● DATA SECTION:
☆ ☆ ☆ ☆

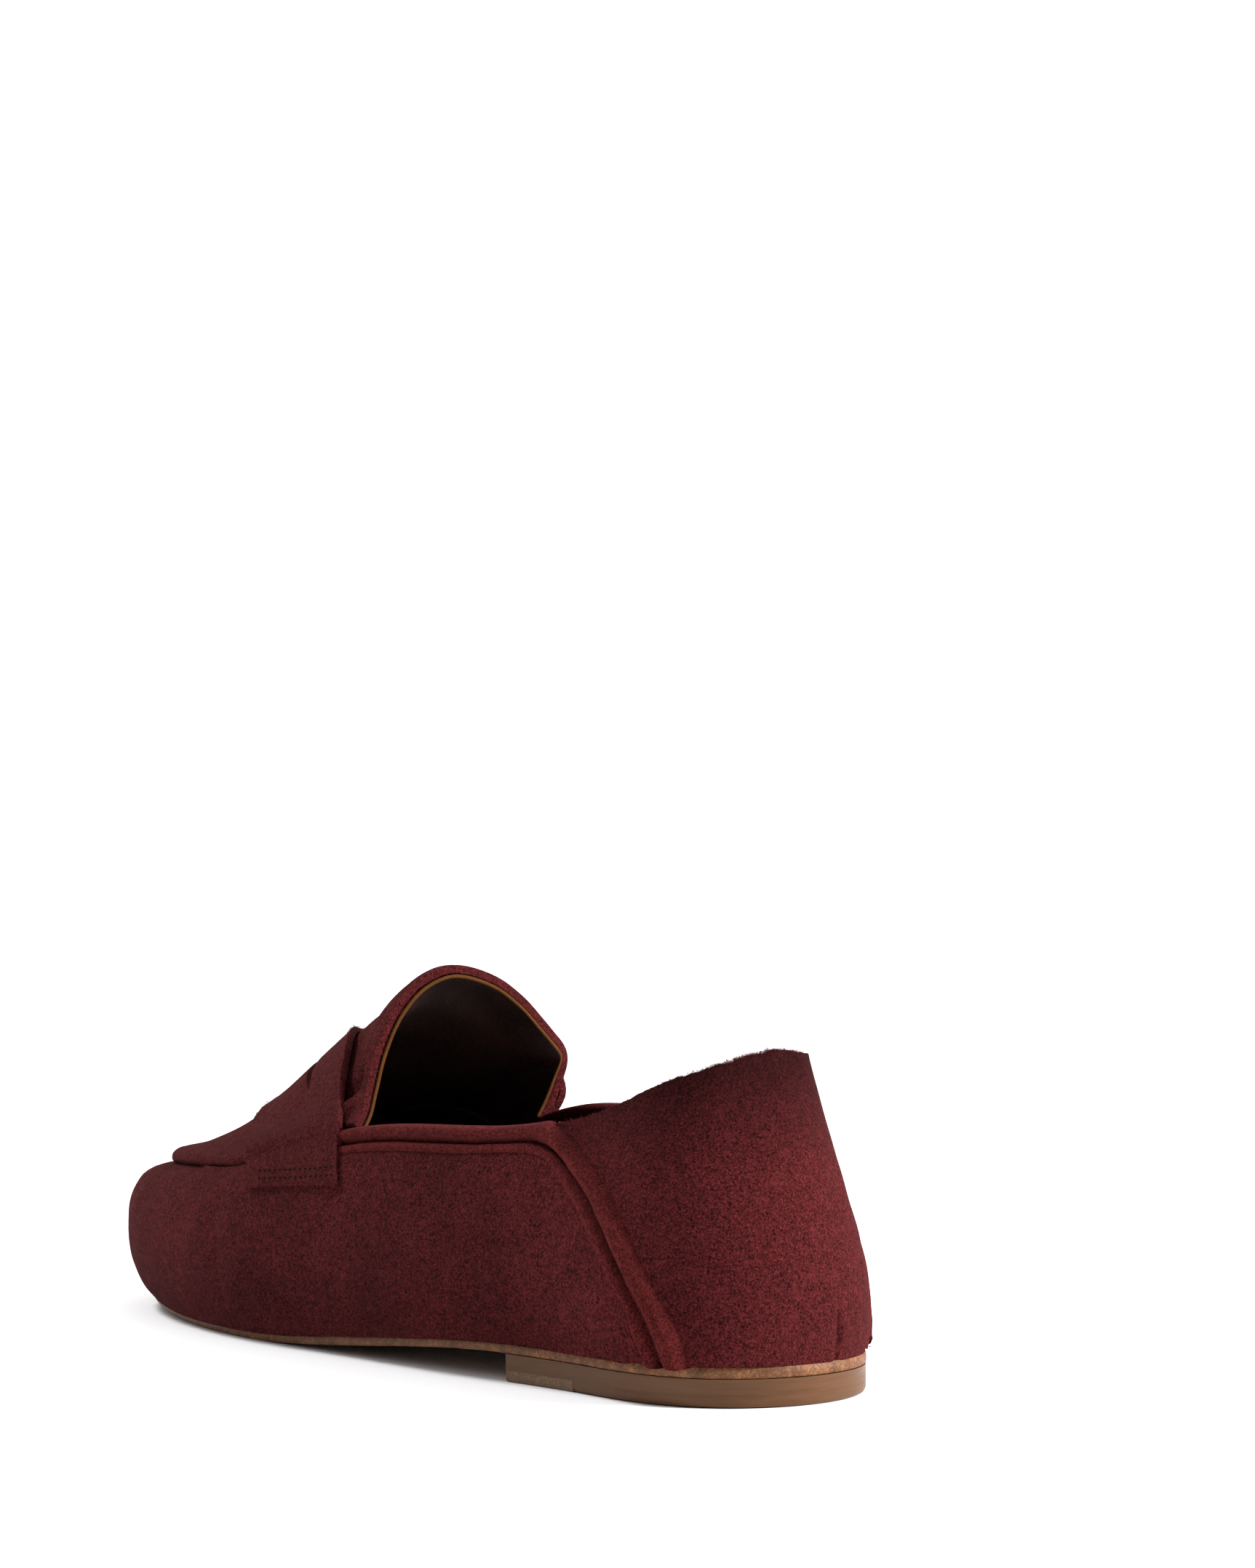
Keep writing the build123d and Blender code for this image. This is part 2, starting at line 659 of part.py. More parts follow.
with BuildPart() as quarter_lining_medial:
    loft(lining_slices(np.arange(16.5, COUNT, ROW_STEP)))
    lining_view = quarter_side_view(GROOVE_LINE, -1, LINING)
    extrude(lining_view, amount=HALF_BLOCK, mode=Mode.INTERSECT)
    split(bisect_by=Plane.YZ.offset(VAMP_JOINT), keep=Keep.BOTTOM)

with BuildPart() as vamp_lining:
    loft(lining_slices(np.arange(5.0, 19.0, ROW_STEP)))
    split(bisect_by=Plane.YZ.offset(VAMP_JOINT + GAP), keep=Keep.TOP)

with BuildPart() as toe_puff:
    puff_rows = np.arange(8.0, 16.5, ROW_STEP)
    loft(wall_slices(puff_rows, lambda x: -TOE_PUFF, lambda x: 0.0, low=0.03, high=0.9))
    split(bisect_by=Plane.YZ.offset(TOE_PUFF_X), keep=Keep.TOP)


# ---- The strap ---------------------------------------------------------------------------------------


def wall_crossing(distance, side, share, lift):
    """Where the lifted wall crosses an instep section, at a share of its height: (y, z)."""
    rows = np.linspace(3.0, TOE_ROW - 2, 60) if side > 0 else np.linspace(COUNT - 3.0, TOE_ROW + 2, 60)
    return crossing([form_point(row, share, lift) for row in rows], distance)


RISE_SHARES = np.array([0.0, 0.15, 0.3, 0.45, 0.6, 0.75, 0.9, 1.0])
WALL_SHARES = (0.6, 0.75, 0.9, 1.0)


def strap_slice(distance):
    """A slice of the strap: up the outer wall, over the instep and down the inner wall."""
    outer_rise = instep_half(distance, 1, RISE_SHARES)
    inner_rise = instep_half(distance, -1, RISE_SHARES)
    amounts = STRAP_LIFT + STRAP_EASE * (1 - RISE_SHARES)
    amounts = np.array([*amounts, *amounts[-2::-1]])[:, None]
    arch = lifted(in_plane(outer_rise + inner_rise[-2::-1]), amounts)
    outer_wall = [wall_crossing(distance, 1, share, APRON_LIP + 2 * GAP) for share in WALL_SHARES]
    inner_wall = [wall_crossing(distance, -1, share, APRON_LIP + INNER_ROOM) for share in WALL_SHARES]
    outer_wall.append(outer_wall[-1] + (0, SUEDE + GAP))
    inner_wall.append(inner_wall[-1] + (0, SUEDE + GAP))
    inner = np.array([*in_plane(outer_wall), *arch[1:-1], *in_plane(inner_wall)[::-1]])
    return slice_between(instep_plane(distance), inner, lifted(inner, SUEDE))


def strap_plan():
    """The strap's outline in plan."""
    front = chevron(STRAP_FRONT)
    back = chevron(STRAP_BACK)
    with BuildSketch() as plan:
        with BuildLine():
            Spline(*front)
            Line(front[-1], back[-1])
            Spline(*back[::-1])
            Line(back[0], front[0])
        make_face()
    return plan.sketch


def slot_plan():
    """The slot across the strap, bowed with it and pointed at its ends."""
    ys = np.linspace(-SLOT_HALF, SLOT_HALF, 9)
    points = [SLOT_MIDDLE - SLOT_SWEEP * abs(y) ** 1.5 for y in ys]
    widths = [SLOT_WIDTH / 2 * (1 - (y / SLOT_HALF) ** 2) ** 0.5 for y in ys]
    front = [(a - SKEW * y + w, y) for a, y, w in zip(points, ys, widths)]
    back = [(a - SKEW * y - w, y) for a, y, w in zip(points, ys, widths)]
    with BuildSketch() as plan:
        with BuildLine():
            Spline(*front)
            Spline(*back[::-1])
        make_face()
    return plan.sketch


with BuildPart() as penny_strap:
    loft([strap_slice(distance) for distance in np.arange(100.0, 190.0, SECTION_STEP)])
    extrude(strap_plan(), amount=ABOVE, mode=Mode.INTERSECT)
    with BuildSketch(Plane.XZ) as above_hem:
        with BuildLine():
            Polyline(*STRAP_HEM, (170.0, ABOVE), (60.0, ABOVE), close=True)
        make_face()
    extrude(above_hem.sketch, amount=HALF_BLOCK, both=True, mode=Mode.INTERSECT)
    extrude(slot_plan(), amount=ABOVE, mode=Mode.SUBTRACT)


# ---- Write the pieces --------------------------------------------------------------------------------

PIECES = {
    "outsole": outsole,
    "heel_lift": heel_lift,
    "heel_top_rubber": heel_top_rubber,
    "heel_top_leather": heel_top_leather,
    "heel_nails": heel_nails,
    "bottom_filler": bottom_filler,
    "shank": shank,
    "insole_board": insole_board,
    "heel_cushion": heel_cushion,
    "sock_lining": sock_lining,
    "side_wall": side_wall,
    "collar_binding_lateral": collar_binding_lateral,
    "collar_binding_medial": collar_binding_medial,
    "heel_back_surround": heel_back_surround,
    "heel_back_flap": heel_back_flap,
    "apron": apron,
    "tongue": tongue,
    "apron_lining": apron_lining,
    "tongue_lining": tongue_lining,
    "quarter_lining_lateral": quarter_lining_lateral,
    "quarter_lining_medial": quarter_lining_medial,
    "vamp_lining": vamp_lining,
    "toe_puff": toe_puff,
    "penny_strap": penny_strap,
}

os.makedirs("parts", exist_ok=True)
for name, piece in PIECES.items():
    piece.part.label = name
    export_step(piece.part, f"parts/{name}.step")
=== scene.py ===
import math

import bmesh
import bpy
import numpy as np
from mathutils import Matrix, Vector


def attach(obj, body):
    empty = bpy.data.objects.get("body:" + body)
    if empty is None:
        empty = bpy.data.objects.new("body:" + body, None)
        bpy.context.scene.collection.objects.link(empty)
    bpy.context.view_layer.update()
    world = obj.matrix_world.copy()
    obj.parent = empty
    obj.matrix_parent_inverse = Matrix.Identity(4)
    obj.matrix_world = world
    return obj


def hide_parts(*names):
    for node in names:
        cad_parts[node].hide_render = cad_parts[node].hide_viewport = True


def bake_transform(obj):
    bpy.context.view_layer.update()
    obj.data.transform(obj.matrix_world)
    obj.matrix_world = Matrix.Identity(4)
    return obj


# Women's left-foot penny loafer in burgundy suede. Lengths are millimetres; meshes are in metres.
# The upper's form is the part's own: the wall leans in round the sole's outline, and arched sections
# cross the instep. Pieces are thin layers of that form with soft edges. The outlines of the strap and of
# the collar's band follow the photo more closely than the part's.

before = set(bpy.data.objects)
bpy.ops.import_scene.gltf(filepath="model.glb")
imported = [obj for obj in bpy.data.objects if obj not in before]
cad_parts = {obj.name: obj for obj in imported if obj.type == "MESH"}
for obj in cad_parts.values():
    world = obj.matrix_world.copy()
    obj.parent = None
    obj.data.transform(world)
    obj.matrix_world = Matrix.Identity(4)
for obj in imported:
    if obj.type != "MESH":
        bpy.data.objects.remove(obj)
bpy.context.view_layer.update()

MM = 0.001

# ---- The form, as the part has it ----------------------------------------------------------------------

HEEL_HEIGHT = 5.8
OUTSOLE = 2.6
TOP_PIECE = 2.4
HEEL_BREAST = 36.0
BREAST_HOLLOW = 3.0
TOP_PIECE_JOINT = 15.0
TREAD_START = 128.0
TREAD_END = 150.0
TOE_X = 223.6
TOE_SPRING = 6.0
GAP = 0.1
SUEDE = 1.8
BACK_SUEDE = 1.5
THROAT = 105.8
SKEW = 0.283
COLLAR_FRONT = 96.5
INNER_COLLAR_FRONT = 113.0
SEAM_HOLD = 197.0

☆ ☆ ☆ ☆

● EXERCISE:
Extract all lines as given.

● THE REPLY:
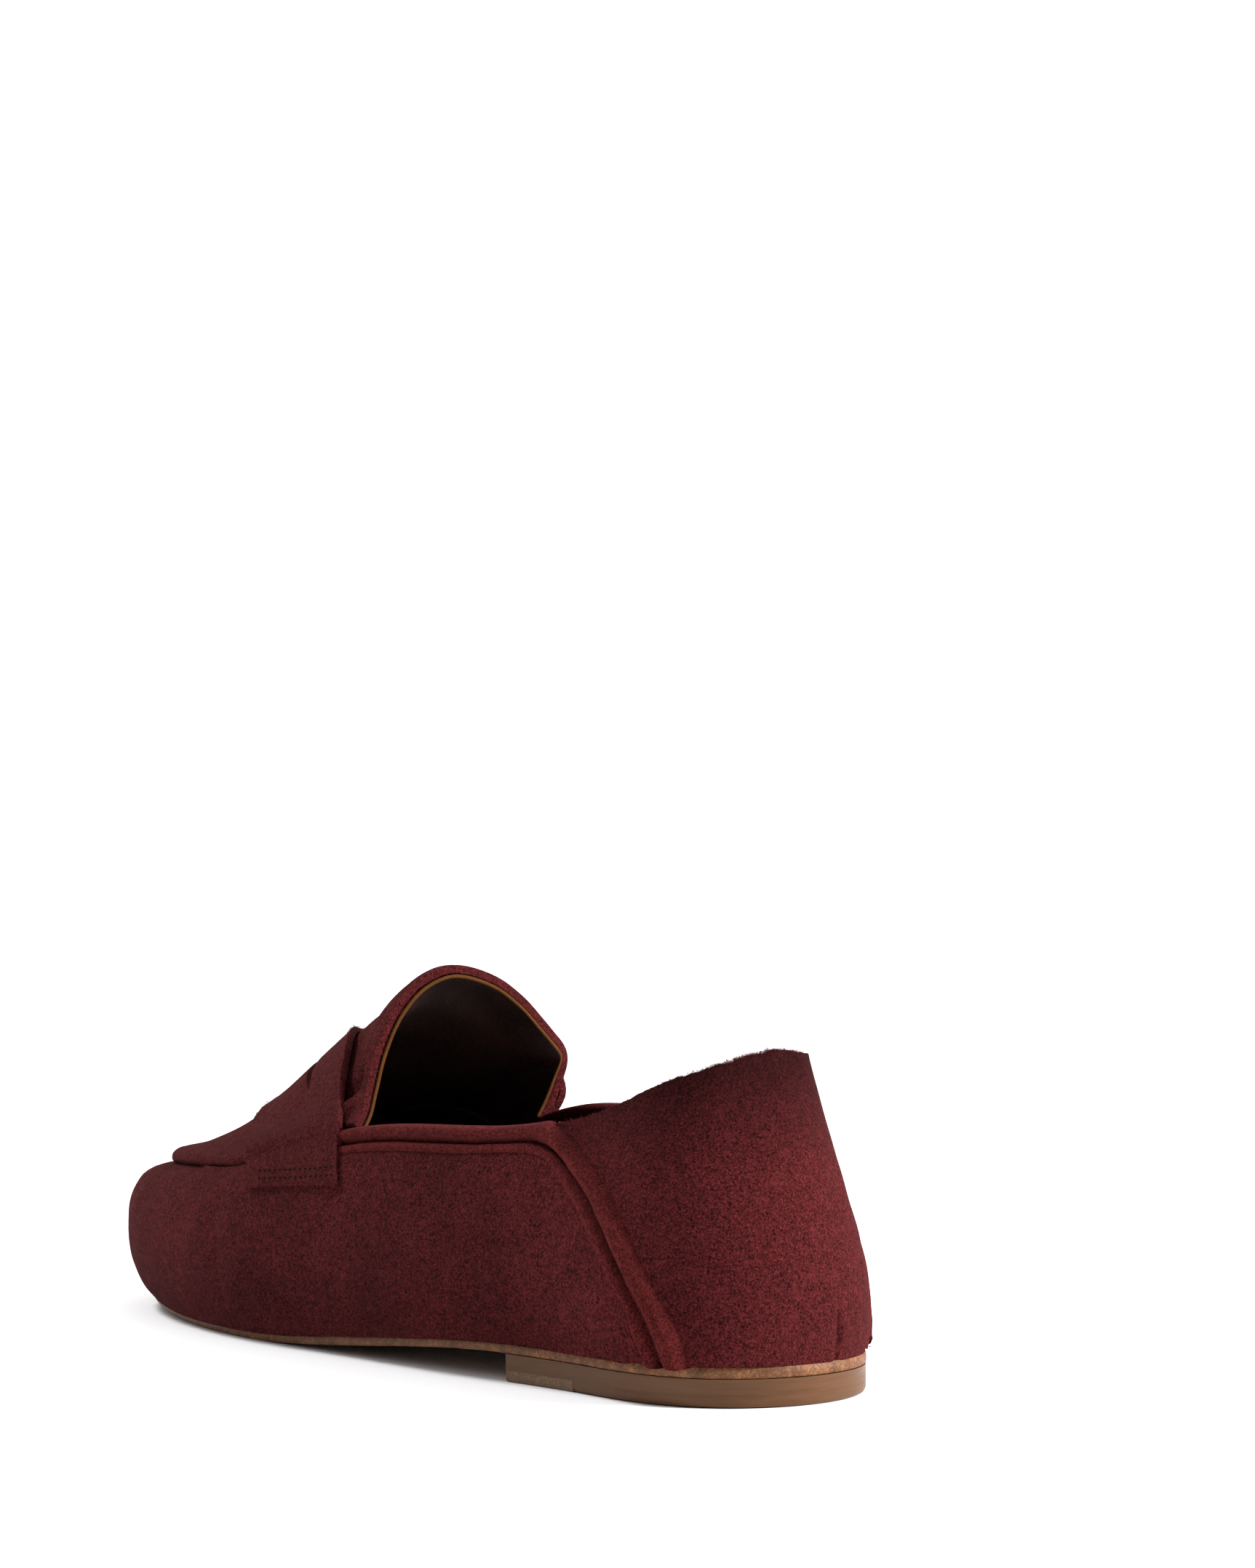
Keep writing the build123d and Blender code for this image. This is part 2, starting at line 659 of part.py. More parts follow.
with BuildPart() as quarter_lining_medial:
    loft(lining_slices(np.arange(16.5, COUNT, ROW_STEP)))
    lining_view = quarter_side_view(GROOVE_LINE, -1, LINING)
    extrude(lining_view, amount=HALF_BLOCK, mode=Mode.INTERSECT)
    split(bisect_by=Plane.YZ.offset(VAMP_JOINT), keep=Keep.BOTTOM)

with BuildPart() as vamp_lining:
    loft(lining_slices(np.arange(5.0, 19.0, ROW_STEP)))
    split(bisect_by=Plane.YZ.offset(VAMP_JOINT + GAP), keep=Keep.TOP)

with BuildPart() as toe_puff:
    puff_rows = np.arange(8.0, 16.5, ROW_STEP)
    loft(wall_slices(puff_rows, lambda x: -TOE_PUFF, lambda x: 0.0, low=0.03, high=0.9))
    split(bisect_by=Plane.YZ.offset(TOE_PUFF_X), keep=Keep.TOP)


# ---- The strap ---------------------------------------------------------------------------------------


def wall_crossing(distance, side, share, lift):
    """Where the lifted wall crosses an instep section, at a share of its height: (y, z)."""
    rows = np.linspace(3.0, TOE_ROW - 2, 60) if side > 0 else np.linspace(COUNT - 3.0, TOE_ROW + 2, 60)
    return crossing([form_point(row, share, lift) for row in rows], distance)


RISE_SHARES = np.array([0.0, 0.15, 0.3, 0.45, 0.6, 0.75, 0.9, 1.0])
WALL_SHARES = (0.6, 0.75, 0.9, 1.0)


def strap_slice(distance):
    """A slice of the strap: up the outer wall, over the instep and down the inner wall."""
    outer_rise = instep_half(distance, 1, RISE_SHARES)
    inner_rise = instep_half(distance, -1, RISE_SHARES)
    amounts = STRAP_LIFT + STRAP_EASE * (1 - RISE_SHARES)
    amounts = np.array([*amounts, *amounts[-2::-1]])[:, None]
    arch = lifted(in_plane(outer_rise + inner_rise[-2::-1]), amounts)
    outer_wall = [wall_crossing(distance, 1, share, APRON_LIP + 2 * GAP) for share in WALL_SHARES]
    inner_wall = [wall_crossing(distance, -1, share, APRON_LIP + INNER_ROOM) for share in WALL_SHARES]
    outer_wall.append(outer_wall[-1] + (0, SUEDE + GAP))
    inner_wall.append(inner_wall[-1] + (0, SUEDE + GAP))
    inner = np.array([*in_plane(outer_wall), *arch[1:-1], *in_plane(inner_wall)[::-1]])
    return slice_between(instep_plane(distance), inner, lifted(inner, SUEDE))


def strap_plan():
    """The strap's outline in plan."""
    front = chevron(STRAP_FRONT)
    back = chevron(STRAP_BACK)
    with BuildSketch() as plan:
        with BuildLine():
            Spline(*front)
            Line(front[-1], back[-1])
            Spline(*back[::-1])
            Line(back[0], front[0])
        make_face()
    return plan.sketch


def slot_plan():
    """The slot across the strap, bowed with it and pointed at its ends."""
    ys = np.linspace(-SLOT_HALF, SLOT_HALF, 9)
    points = [SLOT_MIDDLE - SLOT_SWEEP * abs(y) ** 1.5 for y in ys]
    widths = [SLOT_WIDTH / 2 * (1 - (y / SLOT_HALF) ** 2) ** 0.5 for y in ys]
    front = [(a - SKEW * y + w, y) for a, y, w in zip(points, ys, widths)]
    back = [(a - SKEW * y - w, y) for a, y, w in zip(points, ys, widths)]
    with BuildSketch() as plan:
        with BuildLine():
            Spline(*front)
            Spline(*back[::-1])
        make_face()
    return plan.sketch


with BuildPart() as penny_strap:
    loft([strap_slice(distance) for distance in np.arange(100.0, 190.0, SECTION_STEP)])
    extrude(strap_plan(), amount=ABOVE, mode=Mode.INTERSECT)
    with BuildSketch(Plane.XZ) as above_hem:
        with BuildLine():
            Polyline(*STRAP_HEM, (170.0, ABOVE), (60.0, ABOVE), close=True)
        make_face()
    extrude(above_hem.sketch, amount=HALF_BLOCK, both=True, mode=Mode.INTERSECT)
    extrude(slot_plan(), amount=ABOVE, mode=Mode.SUBTRACT)


# ---- Write the pieces --------------------------------------------------------------------------------

PIECES = {
    "outsole": outsole,
    "heel_lift": heel_lift,
    "heel_top_rubber": heel_top_rubber,
    "heel_top_leather": heel_top_leather,
    "heel_nails": heel_nails,
    "bottom_filler": bottom_filler,
    "shank": shank,
    "insole_board": insole_board,
    "heel_cushion": heel_cushion,
    "sock_lining": sock_lining,
    "side_wall": side_wall,
    "collar_binding_lateral": collar_binding_lateral,
    "collar_binding_medial": collar_binding_medial,
    "heel_back_surround": heel_back_surround,
    "heel_back_flap": heel_back_flap,
    "apron": apron,
    "tongue": tongue,
    "apron_lining": apron_lining,
    "tongue_lining": tongue_lining,
    "quarter_lining_lateral": quarter_lining_lateral,
    "quarter_lining_medial": quarter_lining_medial,
    "vamp_lining": vamp_lining,
    "toe_puff": toe_puff,
    "penny_strap": penny_strap,
}

os.makedirs("parts", exist_ok=True)
for name, piece in PIECES.items():
    piece.part.label = name
    export_step(piece.part, f"parts/{name}.step")
=== scene.py ===
import math

import bmesh
import bpy
import numpy as np
from mathutils import Matrix, Vector


def attach(obj, body):
    empty = bpy.data.objects.get("body:" + body)
    if empty is None:
        empty = bpy.data.objects.new("body:" + body, None)
        bpy.context.scene.collection.objects.link(empty)
    bpy.context.view_layer.update()
    world = obj.matrix_world.copy()
    obj.parent = empty
    obj.matrix_parent_inverse = Matrix.Identity(4)
    obj.matrix_world = world
    return obj


def hide_parts(*names):
    for node in names:
        cad_parts[node].hide_render = cad_parts[node].hide_viewport = True


def bake_transform(obj):
    bpy.context.view_layer.update()
    obj.data.transform(obj.matrix_world)
    obj.matrix_world = Matrix.Identity(4)
    return obj


# Women's left-foot penny loafer in burgundy suede. Lengths are millimetres; meshes are in metres.
# The upper's form is the part's own: the wall leans in round the sole's outline, and arched sections
# cross the instep. Pieces are thin layers of that form with soft edges. The outlines of the strap and of
# the collar's band follow the photo more closely than the part's.

before = set(bpy.data.objects)
bpy.ops.import_scene.gltf(filepath="model.glb")
imported = [obj for obj in bpy.data.objects if obj not in before]
cad_parts = {obj.name: obj for obj in imported if obj.type == "MESH"}
for obj in cad_parts.values():
    world = obj.matrix_world.copy()
    obj.parent = None
    obj.data.transform(world)
    obj.matrix_world = Matrix.Identity(4)
for obj in imported:
    if obj.type != "MESH":
        bpy.data.objects.remove(obj)
bpy.context.view_layer.update()

MM = 0.001

# ---- The form, as the part has it ----------------------------------------------------------------------

HEEL_HEIGHT = 5.8
OUTSOLE = 2.6
TOP_PIECE = 2.4
HEEL_BREAST = 36.0
BREAST_HOLLOW = 3.0
TOP_PIECE_JOINT = 15.0
TREAD_START = 128.0
TREAD_END = 150.0
TOE_X = 223.6
TOE_SPRING = 6.0
GAP = 0.1
SUEDE = 1.8
BACK_SUEDE = 1.5
THROAT = 105.8
SKEW = 0.283
COLLAR_FRONT = 96.5
INNER_COLLAR_FRONT = 113.0
SEAM_HOLD = 197.0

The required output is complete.